When a job crashes and leaves a GPU with stuck memory or an Xid error, a targeted reset can recover it, but only if nothing else is using the card.

What it does

nvidia-smi --gpu-reset (or -r) performs a secondary bus reset on the specified GPU, clearing its state, memory, and ECC counters. It requires that no processes hold the GPU and typically needs root.

Common usage

Terminal
# reset a single GPU by index (must be idle)
sudo nvidia-smi --gpu-reset -i 0
# confirm nothing is using it first
nvidia-smi -i 0
# short form
sudo nvidia-smi -r -i 0

Options

FlagWhat it does
--gpu-reset / -rReset the targeted GPU
-i <id>GPU index or UUID to reset (required in practice)
-qInspect ECC/Xid state before deciding to reset

In CI

A cleanup step can reset a GPU between jobs on a self-hosted runner so a leaked allocation from a crashed test does not poison the next one. Kill or wait for all GPU processes first, since the reset refuses while the device is in use.
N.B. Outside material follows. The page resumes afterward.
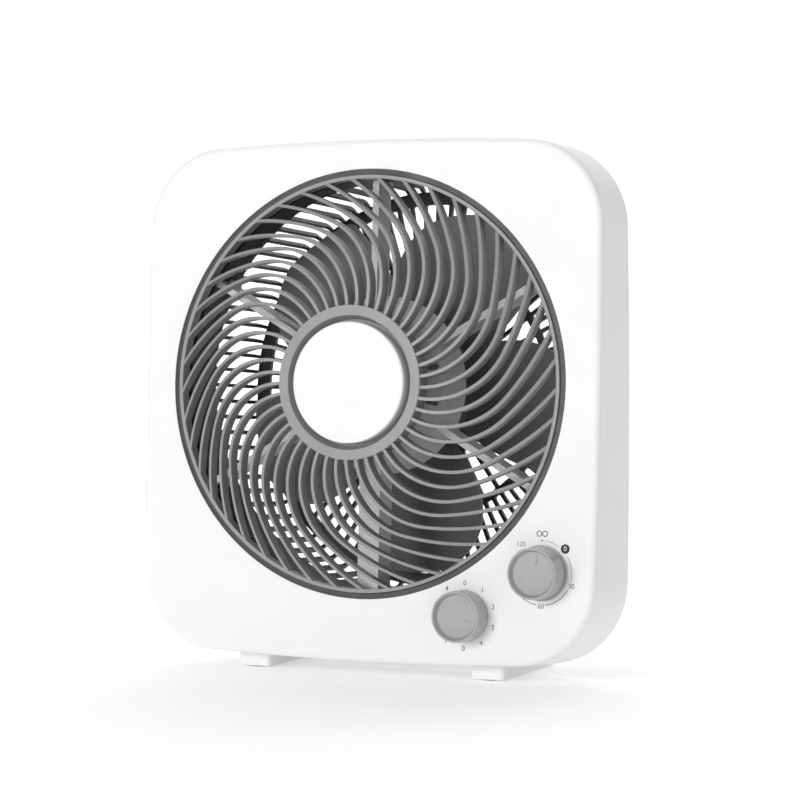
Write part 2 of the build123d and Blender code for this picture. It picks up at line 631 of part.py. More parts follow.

Latchkey-style self-healing runners automate exactly this kind of recovery so a wedged GPU does not silently fail the next build.

Common errors in CI

"The requested operation is not available because a process is still using the GPU" or "GPU is currently in use by another process" means a training/inference process still holds it; kill it and retry. "Insufficient Permissions" means you need root. "Reset is not supported" appears on some consumer GPUs and inside VMs/containers where the reset ioctl is blocked.